▶ [To do] Quote the full listing word for word.

▶ [Data section]
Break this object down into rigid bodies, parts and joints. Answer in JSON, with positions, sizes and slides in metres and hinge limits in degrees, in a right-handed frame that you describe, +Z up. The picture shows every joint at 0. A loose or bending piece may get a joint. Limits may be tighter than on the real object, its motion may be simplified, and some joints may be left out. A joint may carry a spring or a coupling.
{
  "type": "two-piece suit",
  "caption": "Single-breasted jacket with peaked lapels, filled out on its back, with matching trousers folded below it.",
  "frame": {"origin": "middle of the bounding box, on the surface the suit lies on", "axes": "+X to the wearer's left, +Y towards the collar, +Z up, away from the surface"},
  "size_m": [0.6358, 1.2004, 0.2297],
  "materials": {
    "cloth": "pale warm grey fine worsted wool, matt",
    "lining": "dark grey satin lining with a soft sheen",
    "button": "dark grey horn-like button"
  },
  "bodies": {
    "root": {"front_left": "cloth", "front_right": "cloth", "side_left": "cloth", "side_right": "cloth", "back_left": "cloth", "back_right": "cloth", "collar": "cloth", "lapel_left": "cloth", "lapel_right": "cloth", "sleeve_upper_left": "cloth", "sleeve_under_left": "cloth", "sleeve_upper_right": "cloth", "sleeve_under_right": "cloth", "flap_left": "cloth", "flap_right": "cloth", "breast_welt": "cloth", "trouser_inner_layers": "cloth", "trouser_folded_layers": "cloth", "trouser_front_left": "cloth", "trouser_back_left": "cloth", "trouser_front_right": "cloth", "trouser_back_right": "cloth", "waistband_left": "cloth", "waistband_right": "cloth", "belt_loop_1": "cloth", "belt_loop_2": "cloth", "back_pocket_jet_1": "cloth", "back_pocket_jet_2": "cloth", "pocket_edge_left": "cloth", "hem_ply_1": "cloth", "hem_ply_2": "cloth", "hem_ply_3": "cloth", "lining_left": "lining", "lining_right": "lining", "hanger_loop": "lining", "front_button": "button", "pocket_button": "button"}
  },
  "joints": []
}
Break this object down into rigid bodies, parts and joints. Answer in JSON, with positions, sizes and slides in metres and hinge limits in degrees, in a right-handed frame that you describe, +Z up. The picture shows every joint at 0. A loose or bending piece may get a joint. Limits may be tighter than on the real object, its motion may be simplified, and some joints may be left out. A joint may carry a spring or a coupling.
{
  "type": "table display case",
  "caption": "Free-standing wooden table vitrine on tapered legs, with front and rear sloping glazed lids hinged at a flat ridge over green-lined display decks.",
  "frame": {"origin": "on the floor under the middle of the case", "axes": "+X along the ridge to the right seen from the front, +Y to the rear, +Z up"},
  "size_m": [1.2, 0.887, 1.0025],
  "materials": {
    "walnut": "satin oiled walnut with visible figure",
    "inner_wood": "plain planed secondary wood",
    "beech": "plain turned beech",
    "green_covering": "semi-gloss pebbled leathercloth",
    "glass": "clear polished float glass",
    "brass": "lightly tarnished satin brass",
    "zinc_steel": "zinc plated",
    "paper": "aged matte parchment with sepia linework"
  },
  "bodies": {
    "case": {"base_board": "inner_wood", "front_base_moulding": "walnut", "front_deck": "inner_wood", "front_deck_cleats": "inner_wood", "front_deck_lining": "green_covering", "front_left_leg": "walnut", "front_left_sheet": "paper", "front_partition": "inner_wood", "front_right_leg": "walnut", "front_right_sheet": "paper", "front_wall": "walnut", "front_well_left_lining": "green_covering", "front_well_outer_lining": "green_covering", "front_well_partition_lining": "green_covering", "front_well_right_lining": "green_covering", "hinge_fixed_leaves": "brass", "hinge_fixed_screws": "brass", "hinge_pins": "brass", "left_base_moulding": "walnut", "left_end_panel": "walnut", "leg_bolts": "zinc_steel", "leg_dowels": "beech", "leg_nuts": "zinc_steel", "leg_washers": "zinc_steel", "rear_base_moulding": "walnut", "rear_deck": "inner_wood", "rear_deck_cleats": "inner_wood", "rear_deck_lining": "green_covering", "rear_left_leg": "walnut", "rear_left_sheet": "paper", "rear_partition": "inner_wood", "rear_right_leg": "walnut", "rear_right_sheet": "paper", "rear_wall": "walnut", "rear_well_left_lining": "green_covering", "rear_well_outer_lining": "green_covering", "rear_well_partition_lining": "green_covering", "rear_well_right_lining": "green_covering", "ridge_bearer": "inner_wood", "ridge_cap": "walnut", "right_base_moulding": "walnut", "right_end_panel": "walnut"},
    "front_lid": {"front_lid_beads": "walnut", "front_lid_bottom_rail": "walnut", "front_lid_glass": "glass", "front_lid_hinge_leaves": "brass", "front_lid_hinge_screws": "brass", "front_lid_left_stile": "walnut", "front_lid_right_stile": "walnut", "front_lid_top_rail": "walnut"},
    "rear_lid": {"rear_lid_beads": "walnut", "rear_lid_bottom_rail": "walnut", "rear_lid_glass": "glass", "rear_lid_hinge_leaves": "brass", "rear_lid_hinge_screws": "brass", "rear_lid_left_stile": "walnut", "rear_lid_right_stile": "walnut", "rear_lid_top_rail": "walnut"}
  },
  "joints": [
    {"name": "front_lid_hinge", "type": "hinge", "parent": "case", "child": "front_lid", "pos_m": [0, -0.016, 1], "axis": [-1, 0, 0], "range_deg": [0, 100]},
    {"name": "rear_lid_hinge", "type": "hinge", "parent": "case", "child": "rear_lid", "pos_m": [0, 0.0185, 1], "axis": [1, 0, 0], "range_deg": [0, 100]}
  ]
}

▶ [The output]
Break this object down into rigid bodies, parts and joints. Answer in JSON, with positions, sizes and slides in metres and hinge limits in degrees, in a right-handed frame that you describe, +Z up. The picture shows every joint at 0. A loose or bending piece may get a joint. Limits may be tighter than on the real object, its motion may be simplified, and some joints may be left out. A joint may carry a spring or a coupling.
{
  "type": "two-piece suit",
  "caption": "Single-breasted jacket with peaked lapels, filled out on its back, with matching trousers folded below it.",
  "frame": {"origin": "middle of the bounding box, on the surface the suit lies on", "axes": "+X to the wearer's left, +Y towards the collar, +Z up, away from the surface"},
  "size_m": [0.6358, 1.2004, 0.2297],
  "materials": {
    "cloth": "pale warm grey fine worsted wool, matt",
    "lining": "dark grey satin lining with a soft sheen",
    "button": "dark grey horn-like button"
  },
  "bodies": {
    "root": {"front_left": "cloth", "front_right": "cloth", "side_left": "cloth", "side_right": "cloth", "back_left": "cloth", "back_right": "cloth", "collar": "cloth", "lapel_left": "cloth", "lapel_right": "cloth", "sleeve_upper_left": "cloth", "sleeve_under_left": "cloth", "sleeve_upper_right": "cloth", "sleeve_under_right": "cloth", "flap_left": "cloth", "flap_right": "cloth", "breast_welt": "cloth", "trouser_inner_layers": "cloth", "trouser_folded_layers": "cloth", "trouser_front_left": "cloth", "trouser_back_left": "cloth", "trouser_front_right": "cloth", "trouser_back_right": "cloth", "waistband_left": "cloth", "waistband_right": "cloth", "belt_loop_1": "cloth", "belt_loop_2": "cloth", "back_pocket_jet_1": "cloth", "back_pocket_jet_2": "cloth", "pocket_edge_left": "cloth", "hem_ply_1": "cloth", "hem_ply_2": "cloth", "hem_ply_3": "cloth", "lining_left": "lining", "lining_right": "lining", "hanger_loop": "lining", "front_button": "button", "pocket_button": "button"}
  },
  "joints": []
}
Break this object down into rigid bodies, parts and joints. Answer in JSON, with positions, sizes and slides in metres and hinge limits in degrees, in a right-handed frame that you describe, +Z up. The picture shows every joint at 0. A loose or bending piece may get a joint. Limits may be tighter than on the real object, its motion may be simplified, and some joints may be left out. A joint may carry a spring or a coupling.
{
  "type": "table display case",
  "caption": "Free-standing wooden table vitrine on tapered legs, with front and rear sloping glazed lids hinged at a flat ridge over green-lined display decks.",
  "frame": {"origin": "on the floor under the middle of the case", "axes": "+X along the ridge to the right seen from the front, +Y to the rear, +Z up"},
  "size_m": [1.2, 0.887, 1.0025],
  "materials": {
    "walnut": "satin oiled walnut with visible figure",
    "inner_wood": "plain planed secondary wood",
    "beech": "plain turned beech",
    "green_covering": "semi-gloss pebbled leathercloth",
    "glass": "clear polished float glass",
    "brass": "lightly tarnished satin brass",
    "zinc_steel": "zinc plated",
    "paper": "aged matte parchment with sepia linework"
  },
  "bodies": {
    "case": {"base_board": "inner_wood", "front_base_moulding": "walnut", "front_deck": "inner_wood", "front_deck_cleats": "inner_wood", "front_deck_lining": "green_covering", "front_left_leg": "walnut", "front_left_sheet": "paper", "front_partition": "inner_wood", "front_right_leg": "walnut", "front_right_sheet": "paper", "front_wall": "walnut", "front_well_left_lining": "green_covering", "front_well_outer_lining": "green_covering", "front_well_partition_lining": "green_covering", "front_well_right_lining": "green_covering", "hinge_fixed_leaves": "brass", "hinge_fixed_screws": "brass", "hinge_pins": "brass", "left_base_moulding": "walnut", "left_end_panel": "walnut", "leg_bolts": "zinc_steel", "leg_dowels": "beech", "leg_nuts": "zinc_steel", "leg_washers": "zinc_steel", "rear_base_moulding": "walnut", "rear_deck": "inner_wood", "rear_deck_cleats": "inner_wood", "rear_deck_lining": "green_covering", "rear_left_leg": "walnut", "rear_left_sheet": "paper", "rear_partition": "inner_wood", "rear_right_leg": "walnut", "rear_right_sheet": "paper", "rear_wall": "walnut", "rear_well_left_lining": "green_covering", "rear_well_outer_lining": "green_covering", "rear_well_partition_lining": "green_covering", "rear_well_right_lining": "green_covering", "ridge_bearer": "inner_wood", "ridge_cap": "walnut", "right_base_moulding": "walnut", "right_end_panel": "walnut"},
    "front_lid": {"front_lid_beads": "walnut", "front_lid_bottom_rail": "walnut", "front_lid_glass": "glass", "front_lid_hinge_leaves": "brass", "front_lid_hinge_screws": "brass", "front_lid_left_stile": "walnut", "front_lid_right_stile": "walnut", "front_lid_top_rail": "walnut"},
    "rear_lid": {"rear_lid_beads": "walnut", "rear_lid_bottom_rail": "walnut", "rear_lid_glass": "glass", "rear_lid_hinge_leaves": "brass", "rear_lid_hinge_screws": "brass", "rear_lid_left_stile": "walnut", "rear_lid_right_stile": "walnut", "rear_lid_top_rail": "walnut"}
  },
  "joints": [
    {"name": "front_lid_hinge", "type": "hinge", "parent": "case", "child": "front_lid", "pos_m": [0, -0.016, 1], "axis": [-1, 0, 0], "range_deg": [0, 100]},
    {"name": "rear_lid_hinge", "type": "hinge", "parent": "case", "child": "rear_lid", "pos_m": [0, 0.0185, 1], "axis": [1, 0, 0], "range_deg": [0, 100]}
  ]
}